Flow laws for ice constrained by 70 years of laboratory experiments

Abstract

Flow laws for ice predict rates of deformation (strain) and are fundamental to modelling glacier and ice-sheet dynamics. Here we apply Bayesian inference to laboratory measurements accumulated over 70 years to constrain flow laws for ice-sheet modelling. At low strains, commonly used flow laws—derived from individual experimental datasets with narrow stress, temperature and grain-size ranges—fail to capture the full complexity of ice behaviour. We show that a multicomponent flow law that sums strain rates from different deformation mechanisms is needed to capture grain-size and temperature sensitivities observed in the full set of experiments. This multicomponent flow law is applicable to natural scenarios where the anisotropy of ice is weak or where the deformation kinematics differ from those that formed the crystallographic preferred orientation, making the ice more viscous.
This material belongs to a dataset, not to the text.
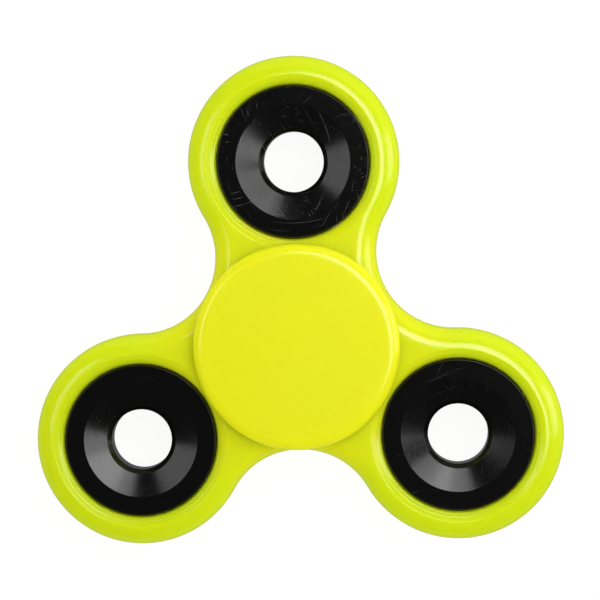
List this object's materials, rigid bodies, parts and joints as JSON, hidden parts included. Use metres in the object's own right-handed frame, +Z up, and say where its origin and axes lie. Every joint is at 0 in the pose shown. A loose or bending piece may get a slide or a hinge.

Low-strain flow laws, including this multicomponent flow law, have limited validity at high strain, where viscosity evolves and anisotropy develops, making ice less viscous. A one-component, grain-size insensitive flow law gives a reasonable fit to high-strain experimental data and is better suited to modelling the large-scale flow behaviour of ice sheets. Experimentally constrained flow laws predict ice-sheet strain rates that differ by an order of magnitude from estimates made using previous flow laws, highlighting the need for accurate flow laws in ice-sheet modelling.